John’s picture of Jesus is as an observant Jewish male who went not once, but a number of times to Jerusalem for the pilgrimage feasts. In this story he was in Jerusalem for the observance of Passover – the celebration of liberation.” His anger had to do with the Court of the Gentiles at the Temple being used for commerce, as an emporium. New Testament scholar Bruce Chilton points out that Jesus was not unique in his objection to vendors and money changers at the Temple, which had been recently moved from their previous location on the Mount of Olives, probably by Caiaphas who was probably the high priest. Other contemporary rabbis criticized the greed of those in authority. [6]

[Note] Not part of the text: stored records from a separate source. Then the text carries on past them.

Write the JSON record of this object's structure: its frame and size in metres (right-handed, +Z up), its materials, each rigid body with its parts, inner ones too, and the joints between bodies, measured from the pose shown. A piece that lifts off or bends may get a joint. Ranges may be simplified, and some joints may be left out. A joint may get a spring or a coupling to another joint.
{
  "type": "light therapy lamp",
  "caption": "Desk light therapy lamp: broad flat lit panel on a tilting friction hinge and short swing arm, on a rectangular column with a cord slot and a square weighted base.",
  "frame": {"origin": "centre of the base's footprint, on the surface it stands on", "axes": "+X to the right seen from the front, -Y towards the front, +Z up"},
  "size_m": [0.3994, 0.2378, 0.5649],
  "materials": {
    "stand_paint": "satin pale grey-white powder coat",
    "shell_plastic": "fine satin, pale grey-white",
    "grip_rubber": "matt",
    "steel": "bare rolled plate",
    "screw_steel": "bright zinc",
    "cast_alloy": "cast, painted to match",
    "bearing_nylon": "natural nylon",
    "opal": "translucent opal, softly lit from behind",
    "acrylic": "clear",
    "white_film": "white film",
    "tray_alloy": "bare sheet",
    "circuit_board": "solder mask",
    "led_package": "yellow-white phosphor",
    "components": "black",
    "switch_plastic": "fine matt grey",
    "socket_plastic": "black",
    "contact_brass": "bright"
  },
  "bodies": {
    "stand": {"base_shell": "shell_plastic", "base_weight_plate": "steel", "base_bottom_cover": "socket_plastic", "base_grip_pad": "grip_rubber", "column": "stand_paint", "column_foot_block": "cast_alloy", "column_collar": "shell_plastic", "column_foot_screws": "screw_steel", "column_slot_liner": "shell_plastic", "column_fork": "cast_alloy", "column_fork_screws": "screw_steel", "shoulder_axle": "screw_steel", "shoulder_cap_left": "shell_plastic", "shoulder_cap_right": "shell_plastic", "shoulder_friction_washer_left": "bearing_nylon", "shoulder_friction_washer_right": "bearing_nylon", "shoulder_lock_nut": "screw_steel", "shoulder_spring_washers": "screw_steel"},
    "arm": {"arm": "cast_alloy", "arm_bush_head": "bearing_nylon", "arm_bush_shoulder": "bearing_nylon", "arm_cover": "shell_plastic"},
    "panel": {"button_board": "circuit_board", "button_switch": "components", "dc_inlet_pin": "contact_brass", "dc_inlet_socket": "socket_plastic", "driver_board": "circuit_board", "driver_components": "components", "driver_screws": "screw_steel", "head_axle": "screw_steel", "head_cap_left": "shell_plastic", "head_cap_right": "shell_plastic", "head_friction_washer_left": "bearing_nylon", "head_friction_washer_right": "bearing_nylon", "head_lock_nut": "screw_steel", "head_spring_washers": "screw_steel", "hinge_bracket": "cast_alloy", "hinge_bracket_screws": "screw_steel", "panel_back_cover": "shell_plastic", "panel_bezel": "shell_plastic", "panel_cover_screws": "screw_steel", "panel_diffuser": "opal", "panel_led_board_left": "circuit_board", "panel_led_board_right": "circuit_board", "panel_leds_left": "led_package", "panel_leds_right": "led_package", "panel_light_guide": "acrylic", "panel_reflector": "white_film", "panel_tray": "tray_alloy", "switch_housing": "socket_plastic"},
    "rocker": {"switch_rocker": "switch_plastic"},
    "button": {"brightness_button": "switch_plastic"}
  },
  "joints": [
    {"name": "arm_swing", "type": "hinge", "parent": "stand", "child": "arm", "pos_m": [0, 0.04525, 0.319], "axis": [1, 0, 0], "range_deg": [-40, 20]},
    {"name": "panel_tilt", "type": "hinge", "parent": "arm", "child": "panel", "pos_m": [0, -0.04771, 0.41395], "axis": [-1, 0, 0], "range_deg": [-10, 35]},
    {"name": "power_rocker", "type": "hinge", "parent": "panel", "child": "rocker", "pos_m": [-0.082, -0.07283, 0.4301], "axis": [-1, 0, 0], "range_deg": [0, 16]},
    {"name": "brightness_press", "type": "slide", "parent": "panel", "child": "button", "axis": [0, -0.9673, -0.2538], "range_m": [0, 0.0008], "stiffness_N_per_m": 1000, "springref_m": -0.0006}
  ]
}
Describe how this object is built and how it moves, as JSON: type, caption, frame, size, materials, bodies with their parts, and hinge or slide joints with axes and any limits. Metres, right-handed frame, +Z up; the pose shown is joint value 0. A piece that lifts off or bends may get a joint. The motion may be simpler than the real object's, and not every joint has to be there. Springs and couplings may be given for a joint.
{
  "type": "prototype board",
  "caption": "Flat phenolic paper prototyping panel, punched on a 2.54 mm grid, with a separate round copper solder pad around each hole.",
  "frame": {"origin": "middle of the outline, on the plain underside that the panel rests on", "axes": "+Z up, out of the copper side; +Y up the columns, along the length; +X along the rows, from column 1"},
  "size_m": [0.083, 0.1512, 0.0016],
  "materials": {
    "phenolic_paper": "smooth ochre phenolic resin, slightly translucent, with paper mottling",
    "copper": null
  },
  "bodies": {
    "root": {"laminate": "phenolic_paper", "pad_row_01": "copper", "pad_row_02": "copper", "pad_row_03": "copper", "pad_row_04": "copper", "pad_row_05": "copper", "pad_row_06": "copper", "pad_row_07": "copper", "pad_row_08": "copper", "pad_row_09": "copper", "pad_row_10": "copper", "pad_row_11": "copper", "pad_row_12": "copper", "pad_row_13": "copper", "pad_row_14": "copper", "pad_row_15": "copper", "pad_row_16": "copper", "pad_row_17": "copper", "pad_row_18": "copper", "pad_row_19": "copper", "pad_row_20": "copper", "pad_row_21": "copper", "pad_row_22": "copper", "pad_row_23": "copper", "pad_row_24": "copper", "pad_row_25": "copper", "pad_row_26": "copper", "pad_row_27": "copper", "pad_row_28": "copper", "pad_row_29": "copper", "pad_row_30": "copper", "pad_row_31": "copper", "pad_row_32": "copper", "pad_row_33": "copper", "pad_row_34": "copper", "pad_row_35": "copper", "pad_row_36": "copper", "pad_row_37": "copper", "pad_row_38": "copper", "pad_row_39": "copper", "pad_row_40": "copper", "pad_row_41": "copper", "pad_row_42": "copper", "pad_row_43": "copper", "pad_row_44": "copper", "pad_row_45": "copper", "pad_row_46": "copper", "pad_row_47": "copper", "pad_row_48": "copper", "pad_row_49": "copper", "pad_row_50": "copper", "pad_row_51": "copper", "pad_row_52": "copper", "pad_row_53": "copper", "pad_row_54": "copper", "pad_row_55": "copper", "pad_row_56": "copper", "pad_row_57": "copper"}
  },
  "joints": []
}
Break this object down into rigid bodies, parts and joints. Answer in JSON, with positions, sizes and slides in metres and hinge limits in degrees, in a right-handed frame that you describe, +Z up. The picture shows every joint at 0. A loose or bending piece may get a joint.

In A Word to Live By, Lauren Winner encourages one more expectation: “Above all,” she writes, “Expect to hear from God…we read the Bible because we want to hear from God.” [7] If we are paying attention, we might hear a challenge to be open to “a fresh revelation from God.” While this is a story about a challenge to the institution of the Temple in Jerusalem, it is most certainly not a challenge for Judaism, it’s a challenge for the Christian Church – it is our scripture, after all. And I want to suggest that God is speaking to us as individuals, as members of this parish and of a wider Church, as citizens of a nation. I hear Jesus is challenging us as individuals and as an institution to clear out the business – the busi-ness, to create space for worshiping the otherness of God, to create space for prayer, to make a clearing for the fresh revelation of God’s impassioned self. I hear the Divine challenging us to remember the Sabbath to be holy – to be other. I hear the Divine challenging us to remember that we have been created and freed by Otherness Who longs for us to live as if it is true, so that we will insist on right relationships with one another and dismantle whatever systems keep missing rather than making the marks of Love.